-- start --

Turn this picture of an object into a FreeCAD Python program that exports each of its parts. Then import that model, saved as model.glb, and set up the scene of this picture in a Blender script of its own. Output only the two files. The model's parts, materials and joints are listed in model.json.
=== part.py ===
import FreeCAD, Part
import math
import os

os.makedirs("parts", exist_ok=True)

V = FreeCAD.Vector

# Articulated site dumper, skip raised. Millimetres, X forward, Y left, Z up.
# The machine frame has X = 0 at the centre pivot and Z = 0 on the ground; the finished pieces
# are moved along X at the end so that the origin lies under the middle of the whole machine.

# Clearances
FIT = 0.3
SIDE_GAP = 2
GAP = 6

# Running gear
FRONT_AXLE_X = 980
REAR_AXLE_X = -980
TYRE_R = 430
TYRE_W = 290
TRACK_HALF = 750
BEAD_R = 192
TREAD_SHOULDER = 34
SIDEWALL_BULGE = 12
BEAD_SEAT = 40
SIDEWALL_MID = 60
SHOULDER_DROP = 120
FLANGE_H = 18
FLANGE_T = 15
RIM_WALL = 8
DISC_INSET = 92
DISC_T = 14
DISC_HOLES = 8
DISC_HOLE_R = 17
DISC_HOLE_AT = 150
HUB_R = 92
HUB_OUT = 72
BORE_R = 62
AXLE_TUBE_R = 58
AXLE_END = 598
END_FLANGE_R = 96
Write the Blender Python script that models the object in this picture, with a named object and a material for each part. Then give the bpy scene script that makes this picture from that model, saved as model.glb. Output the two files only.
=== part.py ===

-- end --

To be done:
All lines of the data above that include the word "picture" must be shown.

Output for this exercise:
Turn this picture of an object into a FreeCAD Python program that exports each of its parts. Then import that model, saved as model.glb, and set up the scene of this picture in a Blender script of its own. Output only the two files. The model's parts, materials and joints are listed in model.json.
Write the Blender Python script that models the object in this picture, with a named object and a material for each part. Then give the bpy scene script that makes this picture from that model, saved as model.glb. Output the two files only.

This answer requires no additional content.